# kiln for heat treating, annealing, melting aluminum??



## jumps4 (Sep 1, 2012)

has anyone ever used a kiln for any of these operations
I was also concidering using endospheric gas for case hardening in the kiln
steve


----------



## joe_m (Sep 1, 2012)

The current (aug/sep 2012) machinist's workshop magazine has an article on sandcasting an aluminum handle. The author uses a kiln, looks to me like a paragon. I don't remember too many details being given about it except that it does melt aluminum, but slowly.


----------



## bcall2043 (Sep 1, 2012)

I have thought about using the wife's kiln to heat treat but was told not to get it dirty. I would be afraid to use one to melt metal because if the crucible broke or molten metal was spilled in the kiln I would have heck to pay. Other than that the newer electric kilns have very good controllers that can be programed to ramp up, hold, and ramp down. If the kiln is yours and not the wife's I can't see why it wouldn't be okay to used to heat or melt metals instead of using it to just heat dirt.

Benny


----------



## jumps4 (Sep 1, 2012)

there was a 3 tier one on craigs list this morning for $75 it looked like brand new
i should have went and got it I'll bet its gone
steve


----------



## jumps4 (Sep 1, 2012)

this would melt a big chunk of aluminum
he didnt answer i left message
steve


----------



## DMS (Sep 1, 2012)

I see top loading kilns like that all the time on CL around here.

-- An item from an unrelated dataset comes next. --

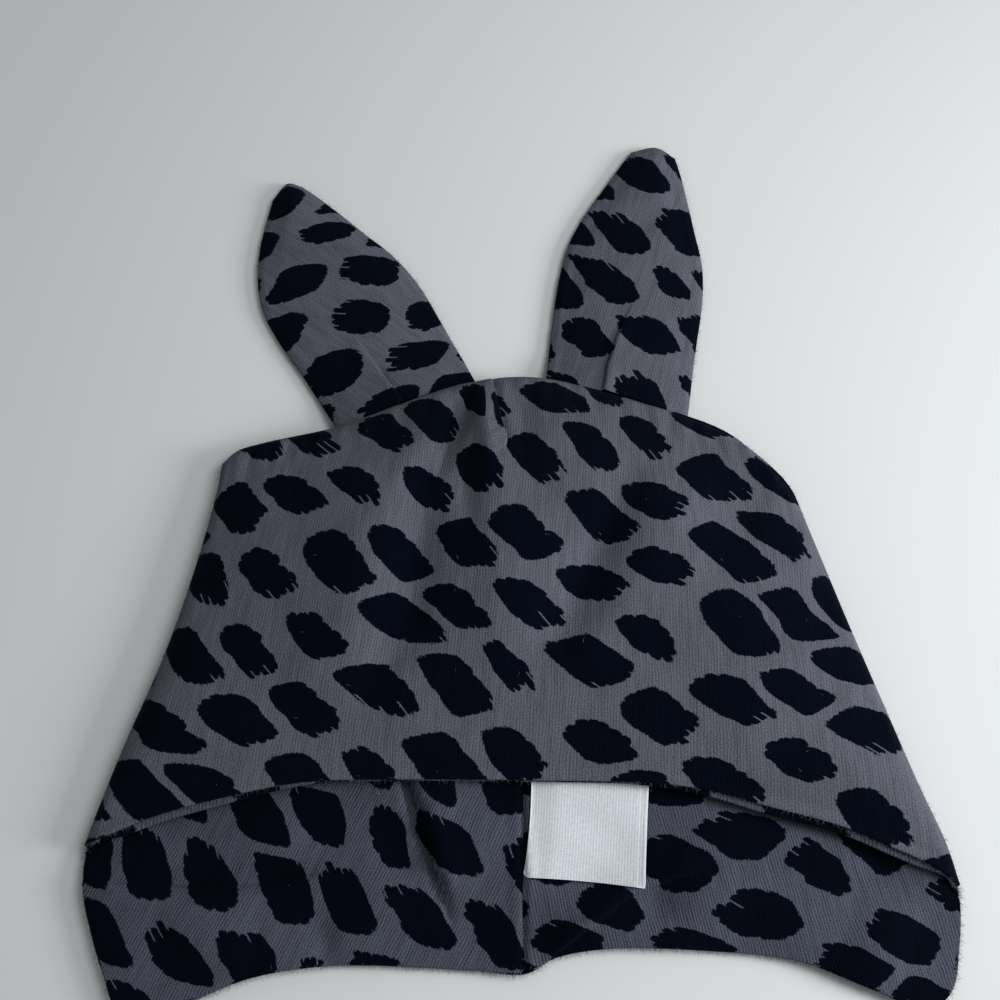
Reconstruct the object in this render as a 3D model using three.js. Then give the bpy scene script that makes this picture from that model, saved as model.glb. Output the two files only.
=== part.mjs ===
// A baby's hat with two ears, in printed cotton jersey, lying flat on its back.
// The body is one cloth shell closed along the crown and open at the mouth, with a lining of the same
// jersey inside it. The front hem arches up over the longer back, whose two lower corners are flaps.
// Each ear is a front piece and a back piece sewn round their edge, and stands out of the crown seam.
// A folded care label is sewn into the lining's centre back seam.
// Millimetres. +X runs to the right, +Y from the mouth to the ears, +Z up from the surface it lies on.
import * as THREE from "three";
import { mergeVertices } from "three/addons/utils/BufferGeometryUtils.js";

// Cloth
const jerseyWall = 1.0;
const layerGap = 0.3;
const sideFoldHeight = 6.4;

// Body, seen from above
const brimWidth = 185;
const crownWidth = 136;
const crownHeight = 113;
const hemArch = 17.6;
const flapDrop = 34;
const brimSkew = 8;

// Body, seen from the side
const mouthRise = 4.6;
const crownRise = 13.5;
const liningRoll = 1.4;
const rollFall = 0.5;

// Ears
const earLength = 70;
const earWidth = 37;
const earBaseWidth = 35.5;
const earSpacing = 51;
const earLoft = 1.8;
const earRamp = 12;

// Care label, a ribbon folded double
const labelWidth = 25.5;
const labelLength = 42;
const labelThickness = 1.0;
const labelShown = 20;
const backSeamOffset = 0.8;
const labelTurn = THREE.MathUtils.degToRad(-5);

// The mesh
const clothSteps = 24;
const riseSteps = 11;
const earCrossSteps = 8;
const earLengthSteps = 9;
const curveSamples = 200;
const silhouetteSamples = 80;
const mergeDistance = 1e-4;
const onEdgeDistance = 0.05;

// Side folds: how far up the fold, and how far in from the brim's width towards the crown's width.
const SIDE_FOLDS = [
  { up: 0.0, leftIn: 0.0, rightIn: 0.0 },
  { up: 0.1, leftIn: 0.11, rightIn: 0.07 },
  { up: 0.25, leftIn: 0.29, rightIn: 0.24 },
  { up: 0.46, leftIn: 0.57, rightIn: 0.46 },
  { up: 0.7, leftIn: 0.81, rightIn: 0.71 },
  { up: 0.92, leftIn: 0.97, rightIn: 0.93 },
  { up: 1.0, leftIn: 1.0, rightIn: 1.0 },
];

// Crown seam: across as a share of half the crown's width, up as a share of its height.
const CROWN_SEAM = [
  { across: -1.03, up: 0.8 },
  { across: -0.98, up: 0.83 },
  { across: -0.88, up: 0.85 },
  { across: -0.63, up: 0.886 },
  { across: -0.41, up: 0.94 },
  { across: -0.16, up: 0.99 },
  { across: 0.06, up: 1.0 },
  { across: 0.3, up: 0.968 },
  { across: 0.59, up: 0.912 },
  { across: 0.72, up: 0.878 },
  { across: 0.84, up: 0.824 },
  { across: 0.94, up: 0.755 },
  { across: 0.97, up: 0.7 },
];

// Front hem: across as a share of half the brim's width, rise as a share of the arch.
const FRONT_HEM = [
  { across: -1.0, rise: 0.0 },
  { across: -0.83, rise: 0.4 },
  { across: -0.66, rise: 0.67 },
  { across: -0.5, rise: 0.86 },
  { across: -0.25, rise: 0.95 },
  { across: 0.02, rise: 1.0 },
  { across: 0.3, rise: 1.03 },
  { across: 0.43, rise: 0.98 },
  { across: 0.57, rise: 0.82 },
  { across: 0.74, rise: 0.62 },
  { across: 0.84, rise: 0.42 },
  { across: 0.93, rise: 0.23 },
  { across: 1.0, rise: 0.0 },
];

// Back hem: across as a share of half the brim's width, drop as a share of the longer flap's drop.
const BACK_HEM = [
  { across: -1.0, drop: 0.0 },
  { across: -0.985, drop: 0.31 },
  { across: -0.92, drop: 0.76 },
  { across: -0.88, drop: 0.96 },
  { across: -0.83, drop: 1.0 },
  { across: -0.73, drop: 0.86 },
  { across: -0.6, drop: 0.71 },
  { across: -0.42, drop: 0.62 },
  { across: -0.1, drop: 0.61 },
  { across: 0.01, drop: 0.615 },
  { across: 0.08, drop: 0.515 },
  { across: 0.2, drop: 0.45 },
  { across: 0.4, drop: 0.435 },
  { across: 0.62, drop: 0.47 },
  { across: 0.78, drop: 0.61 },
  { across: 0.9, drop: 0.705 },
  { across: 0.955, drop: 0.6 },
  { across: 0.985, drop: 0.33 },
  { across: 1.0, drop: 0.0 },
];

// Soft folds in the front: across as a share of half the crown's width, up as a share of its height,
// breadth as a share of the crown's width, and depth as a share of the crown's rise. Ridges are positive.
const FRONT_FOLDS = [
  { name: "dart pleat", from: [-0.05, 0.985], to: [-0.02, 0.815], breadth: 0.035, depth: 0.1 },
  { name: "dart step", from: [0.03, 0.985], to: [0.06, 0.83], breadth: 0.03, depth: -0.12 },
  { name: "left valley", from: [-0.15, 0.92], to: [-0.3, 0.74], breadth: 0.035, depth: -0.11 },
  { name: "left run", from: [-0.3, 0.74], to: [-0.52, 0.42], breadth: 0.06, depth: -0.1 },
  { name: "middle ridge", from: [-0.08, 0.76], to: [-0.12, 0.5], breadth: 0.07, depth: 0.07 },
  { name: "right run", from: [0.42, 0.76], to: [0.12, 0.4], breadth: 0.06, depth: -0.1 },
  { name: "corner dent", from: [0.84, 0.72], to: [0.72, 0.6], breadth: 0.06, depth: -0.09 },
];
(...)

I was recently in the market for a kiln, but was more interested in a front loader due to it's intended uses (enameling, silver clay, heat treating steel). I passed on the top loaders  but one would probably make a pretty decent furnace for melting aluminum/brass. The temp is right, and with a digital controller you can make sure you don't take it too high. 

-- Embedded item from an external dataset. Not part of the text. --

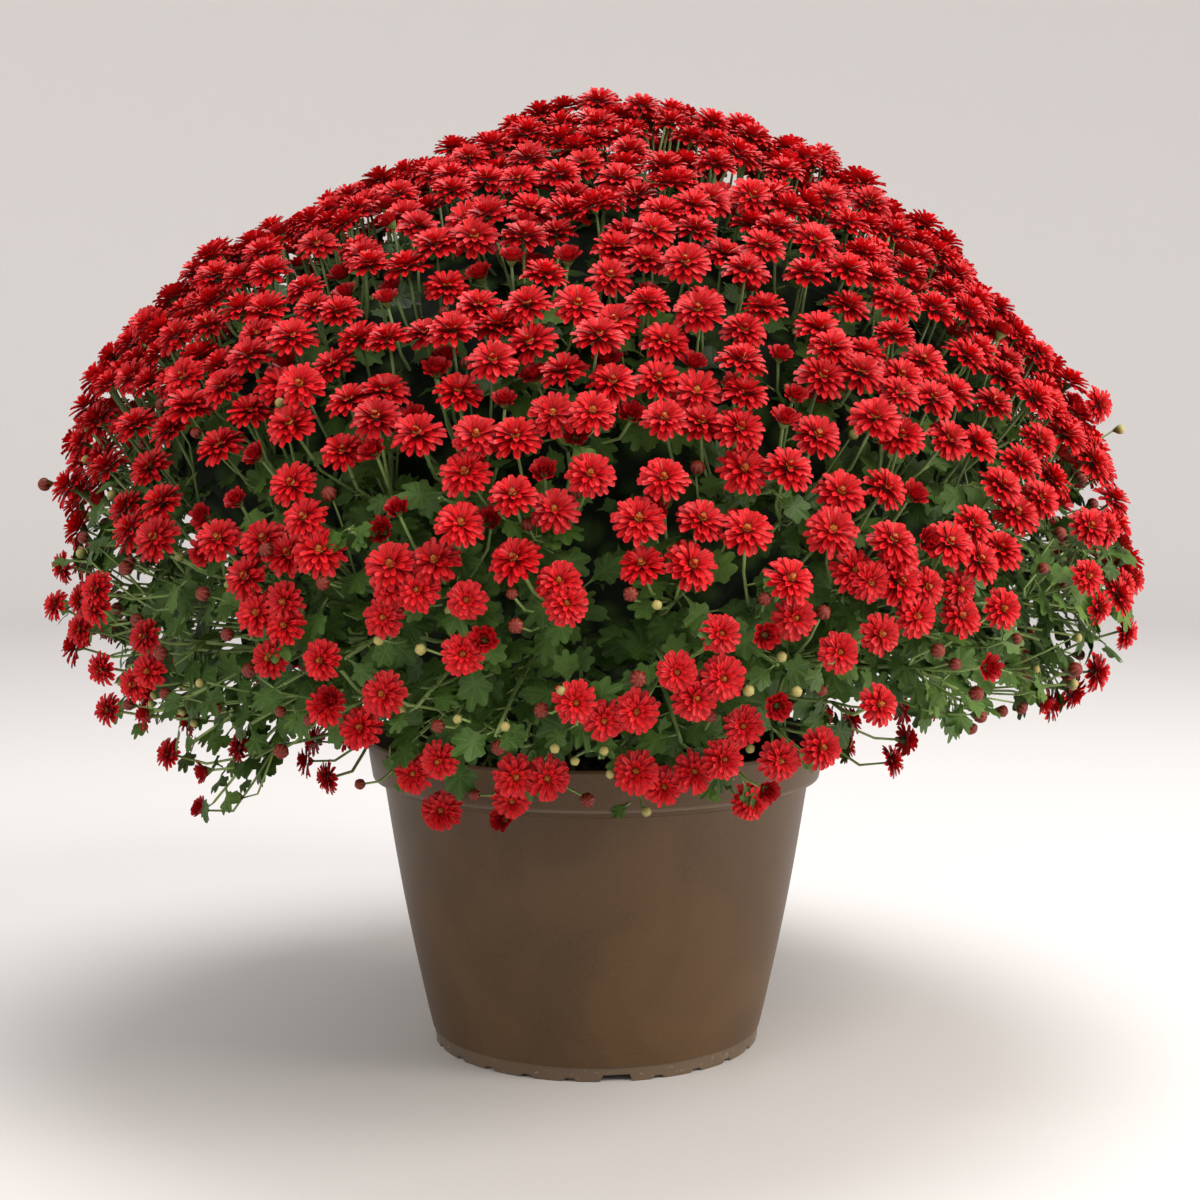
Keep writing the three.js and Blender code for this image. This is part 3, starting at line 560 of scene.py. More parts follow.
@dataclass(frozen=True)
class PotPlasticFinish:
    """Recycled polypropylene, injection moulded: matt taupe with faint flow clouds, grit, pale scuffs, a worn
    foot and a painted highlight along the rim band's lower edge.
    """

    name: str = "moulded_polypropylene"
    body: str = "#4b3721"
    warm: str = "#553f27"
    pale: str = "#665034"
    # Paler colour of the worn foot, which also paints the highlight along the rim band's lower edge.
    wear_and_lip_highlight: str = "#6a5c4d"
    scuff: str = "#978c7f"
    flow_mm: float = 70
    grit_mm: float = 0.9
    grit_depth_mm: float = 0.12
    rub_mm: float = 5
    # Heights in mm over which the painted highlight along the rim band's lower edge rises and fades.
    lip_highlight_foot_mm: tuple[float, float] = (148.2, 148.8)
    lip_highlight_top_mm: tuple[float, float] = (151, 149.6)
    worn_top_mm: tuple[float, float] = (9, 7)
    rub_top_mm: tuple[float, float] = (8.5, 4)
    roughness: float = 0.45
    gloss: float = 0.3

    def build(self) -> bpy.types.Material:
        """Returns the material."""
        material, tree, shader = blank(self.name, self.roughness, self.gloss)
        where = node(tree, "TexCoord").outputs["Object"]
        height = node(tree, "SeparateXYZ", {0: where}).outputs[2]
        flow, grit, rub = (
            node(tree, "TexNoise", {"Vector": where, "Scale": 1 / (size * MM), "Detail": detail,
                                    "Distortion": bend}).outputs[0]
            for size, detail, bend in ((self.flow_mm, 3.0, 0.8), (self.grit_mm, 2.0, 0.0),
                                       (self.rub_mm, 4.0, 1.5)))
        over_foot, under_top, low_down = (
            node(tree, "MapRange", {"Value": height, "From Min": low * MM, "From Max": high * MM},
                 interpolation_type="SMOOTHSTEP").outputs["Result"]
            for low, high in (self.lip_highlight_foot_mm, self.lip_highlight_top_mm, self.rub_top_mm))
        # The band of painted highlight along the rim band's lower edge.
        lip = node(tree, "Math", {0: over_foot, 1: under_top}, operation="MULTIPLY").outputs[0]
        rubbed = node(tree, "MapRange", {"Value": rub, "From Min": 0.6, "From Max": 0.68, "To Max": 0.55},
                      interpolation_type="SMOOTHSTEP").outputs["Result"]
        marks = node(tree, "Math", {0: rubbed, 1: low_down}, operation="MULTIPLY").outputs[0]
        worn_low, worn_high = self.worn_top_mm
        cover(tree, shader, self.body, (
            Tone(flow, 0.35, 0.65, self.warm),
            Tone(grit, 0.4, 0.75, self.pale, end=0.3),
            Tone(height, worn_low * MM, worn_high * MM, self.wear_and_lip_highlight, end=0.6),
            # painted highlight along the rim band's lower edge
            Tone(lip, 0.0, 1.0, self.wear_and_lip_highlight, end=0.7, blend="LINEAR"),
            Tone(marks, 0.0, 1.0, self.scuff, blend="LINEAR"),
        ), grit, 0.25, self.grit_depth_mm)
        return material


@dataclass(frozen=True)
class PottingMixFinish:
    """Potting mix: damp peat crumbs with pale perlite grains pressed into it."""

    name: str = "peat_potting_mix"
    peat: str = "#1f140d"
    dry: str = "#3d2b1e"
    perlite: str = "#b9b2a6"
    crumb_mm: float = 5
    grain_mm: float = 9
    crumb_depth_mm: float = 1.5
    roughness: float = 0.95

    def build(self) -> bpy.types.Material:
        """Returns the material."""
        material, tree, shader = blank(self.name, self.roughness)
        where = node(tree, "TexCoord").outputs["Object"]
        crumb = node(tree, "TexNoise", {"Vector": where, "Scale": 1 / (self.crumb_mm * MM),
                                        "Detail": 5.0}).outputs[0]
        grains = node(tree, "TexVoronoi", {"Vector": where,
                                           "Scale": 1 / (self.grain_mm * MM)}).outputs["Distance"]
        cover(tree, shader, self.peat, (
            Tone(crumb, 0.35, 0.65, self.dry),
            Tone(grains, 0.2, 0.12, self.perlite),
        ), crumb, depth_mm=self.crumb_depth_mm)
        return material


@dataclass(frozen=True)
class PaintFinish:
    """Matt wall paint on the floor under the object: one even pale colour."""

    name: str
    colour: str
    roughness: float = 0.7

    def build(self) -> bpy.types.Material:
        """Returns the material."""
        material, _, shader = blank(self.name, self.roughness)
        shader.inputs["Base Color"].default_value = linear(self.colour)
        return material


# The camera, the lights and the floor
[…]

Heat treating with a top loader seems problematic. If you are using air hardening steels, shouldn't be an issue, but for oil or water hardening steels, you need to get them out and into the quench pretty quick... could be tricky.

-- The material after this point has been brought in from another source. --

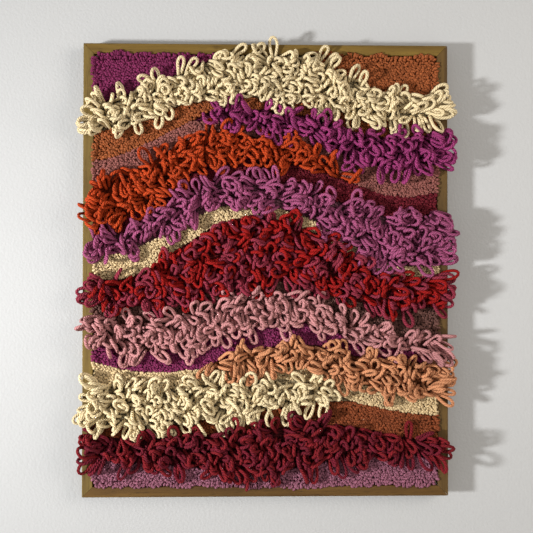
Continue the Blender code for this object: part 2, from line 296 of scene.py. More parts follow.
# A low key light from the left, a weak one from the right, one behind for the back, and a soft fill all round
Light = namedtuple("Light", "name place target size power colour spread", defaults=(180,))
LIGHTS = (
    Light("key", (-2.10, -1.27, CENTRE_Z - 0.30), (-0.10, 0, CENTRE_Z), 0.26, 14.2, (0.975, 0.985, 1.0), 62),
    Light("side", (1.9, -1.5, CENTRE_Z + 0.5), (0, 0, CENTRE_Z), 1.5, 36, (1.0, 0.93, 0.86)),
    Light("back", (0.9, 2.2, CENTRE_Z + 1.2), (0, 0, CENTRE_Z), 1.6, 60, (1.0, 1.0, 1.0)),
)
ROOM_COLOUR = (1.0, 0.985, 0.96, 1)
ROOM_STRENGTH = 0.485

# The camera, fitted to the frame's corners in the photograph
CAMERA_PLACE = (-0.0305, -1.2383, -0.3241)
CAMERA_PITCH = 0.81
CAMERA_ROLL = -0.05
CAMERA_YAW = -1.46
CAMERA_FIELD = 35

SEED = 20
RNG = np.random.default_rng(SEED)


# The layout
def edges_at(x):
    """The heights z of every edge between bands at x, from the bottom up, as in the part's source."""
    across = x / PILE_HALF_WIDTH
    shares = []
    for band in BANDS:
        a, b, t = (band.left, band.middle, across + 1) if across < 0 else (band.middle, band.right, across)
        shares.append(max(0.0, a + (b - a) * t * t * (3 - 2 * t)))
    past = max(0.0, abs(x) - (PILE_HALF_WIDTH - CORNER_RADIUS))
    inset = CORNER_RADIUS - math.sqrt(max(0.0, CORNER_RADIUS**2 - past**2))
    low = PILE_BOTTOM + inset
    high = PILE_TOP - inset
    part = np.concatenate(([0.0], np.cumsum(shares) / sum(shares)))
    phase = 2 * math.pi * x / WAVE_LENGTH + WAVE_START + WAVE_DRIFT * part
    swing = WAVE_HEIGHT * np.sin(math.pi * part) * np.sin(phase)
    swing[0] = 0
    return low + (high - low) * part + swing


STATIONS = np.linspace(-PILE_HALF_WIDTH, PILE_HALF_WIDTH, STATION_COUNT)
EDGES = np.array([edges_at(x) for x in STATIONS])
IS_SHAG = np.array([band.pile == "shag" for band in BANDS])


def edge_heights(x):
    """Every edge's height at each x, as an array of edges by places."""
    return np.array([np.interp(x, STATIONS, EDGES[:, k]) for k in range(len(BANDS) + 1)])


def band_at(x, z):
    """The number of the band at each place, or -1 outside the pile."""
    edges = edge_heights(x)
    number = (z[None, :] > edges[1:-1]).sum(axis=0)
    inside = (np.abs(x) < PILE_HALF_WIDTH) & (z > edges[0]) & (z < edges[-1])
    return np.where(inside, number, -1)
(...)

Oh, and be careful with shielding gasses in a kiln, I have read that they will drastically reduce the life of your heating elements when using units with exposed elements.


To bcall2043, get her some kiln wash if she hasn't applied any (its a sacrificial coating you put on the floor of the kiln to prevent glass/glaze from fusing to the floor of the kiln or kiln shelf). Then, get yourself your own kiln shelf. Small ones are about about $6. You just need something to set your parts on while they cook. You should be able to keep things really clean. I would also recommend getting some stainless steel bags for heat treat. They reduce decarburization, and should prevent that crud from flaking off in the kiln itself.


----------



## jumps4 (Sep 1, 2012)

thanks dms
i think i'll buy this if he calls back
cant go wrong for $75  but this is craigslist i have called on things and they would say it was supposed to be $750
craigslist is like walmart you never know what your going to run into ( people i mean )
i'm not ready heat level wise for brass yet i did a few pieces in my gas fired it's a whole new ballgame from aluminum
thank you again
steve


----------



## pdentrem (Sep 1, 2012)

At the shop we have found that when heat treating tool steels in our annealing furnace, with the belt turned off to keep the steel in the hot zone, that in using straight Nitrogen that we tend to get a dark, blackish scale on the steel. This is not an issue as most of the finish grinding or EDM work still has to be done. Now if we use cracked Ammonia, consist of Nitrogen and Hydrogen, we get a shiny surface with no scale. Now Hydrogen embrittlement could be a problem but we have not had that come up in our finished tooling.
Pierre


----------



## jumps4 (Sep 1, 2012)

I worked for a heat treating company when i was young and it was really interesting I built and repaired furnaces but i still learned a little from the plant guys, it is really interesting. we had a vacuum furnace that had a 15' enclosure that lifted up off the door to open, it was huge.
 it amazed me how the metalurgist a nice german guy could touch a piece of metal to a grinder and tell you what it was
steve


----------



## Rbeckett (Sep 2, 2012)

Did you seller ever return the call?  That would be a great tool investment for only 75 bucks.  You could always do pottery to help pay for it and to keep it busy.  The flea market would be a great dumping ground for finished projects to help make it self sustaining or even make a bit of profit to buy more material.    With an accurate timer and ramping you can d o all kinds of heat treating, glazing and melting.  Dont forget Argon or some neutral gas to prevent O2 contamination in aluminum castings.  Just a thought.
Bob


----------



## jumps4 (Sep 2, 2012)

no he didnt bob thanks i'm going to try him again right now
steve


----------



## machspace (Mar 3, 2013)

jumps4 said:


> I worked for a heat treating company when i was young and it was really interesting I built and repaired furnaces but i still learned a little from the plant guys, it is really interesting. we had a vacuum furnace that had a 15' enclosure that lifted up off the door to open, it was huge.
> it amazed me how the metalurgist a nice german guy could touch a piece of metal to a grinder and tell you what it was
> steve



I'm a metallurgical engineer (or at least I was in school, and a couple of years in industry).  The first time I opened an electric arc furnace at INCO (then the free world's largest Ni producer) they didn't tell me to hold my breath. The smell of SO2 is now etched into my brain.  Anyway, I was designing computer control systems for the smelting process, and tagged along with an older operator.   In smelting CuNi matte, the operator would slide an iron rod into the converter (melting chamber), pull it out, and tell me the composition from the colour of the streak formed on the iron rod as he pulled it out of the furnace.  He was eerily close to the sensors/subsequent analyses.  Very cool.


----------